The second play, The Wickhams: Christmas at Pemberley, departs from the ‘Regency-flavored Hallmark Christmas movie’ tone, taking place mostly downstairs in the servants’ part of the house. Wickham shows up to the house, following Lydia and running from gambling debt. The Wickhams ends with a surprisingly modern twist when Elizabeth elects to solve the Wickhams’ marriage problems by ending them with a divorce, allowing Lydia to be free of Wickham’s debt. In the 1817 version of Pride and Prejudice, the best possible ending for Lydia and Wickham was to get married, albeit shamefully. However, in 2021, the happiest ending Gunderson could think of was to extricate Lydia from the marriage.

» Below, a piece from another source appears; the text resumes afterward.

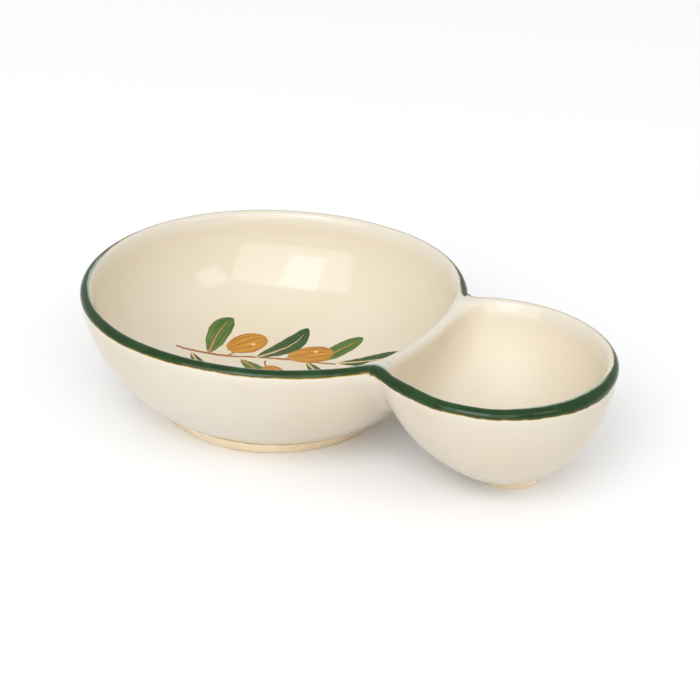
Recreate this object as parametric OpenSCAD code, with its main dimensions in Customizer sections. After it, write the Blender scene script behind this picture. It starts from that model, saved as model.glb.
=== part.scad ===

Georgiana and Kitty, beginning just after the ending of the other two plays (which take place simultaneously), adds a friendship between the youngest unmarried sisters of the two families that we didn’t see in the original book; they’ve even become pen pals. Kitty is moving out of Lydia’s shadow, and Georgiana is beginning to compose music.
Georgiana’s other correspondent, the painfully shy and awkward Henry Gray, with whom she bonded over music, is due to arrive at Pemberley for Christmas, bringing along his school friend, the cheerful and charismatic Thomas O’Brien. Kitty and Thomas, each excellently played by Clara Marsh and Ian Lewis, plan matchmaking schemes concerning their friends, pairing off rather quickly. This leaves Georgiana and Henry to carry the romantic struggles of the play.
Mr. Darcy is protective of his sister as ever, and this splits them for several years in between acts when their shared stubbornness leaves them unwilling to reconcile. However, it is evident afterwards that everyone, especially Lydia, has grown up a bit and settled into their chosen places in the world.
The music-consumed Georgiana is making her living alone, close friends with the capable Catherine O’Brien and her uxorious husband Thomas. When Henry Gray shows up again, still an admirer of Georgiana’s musical and compositional talent, love—both romantic and familial—prevails in the end for a funny, heartwarming Christmas story.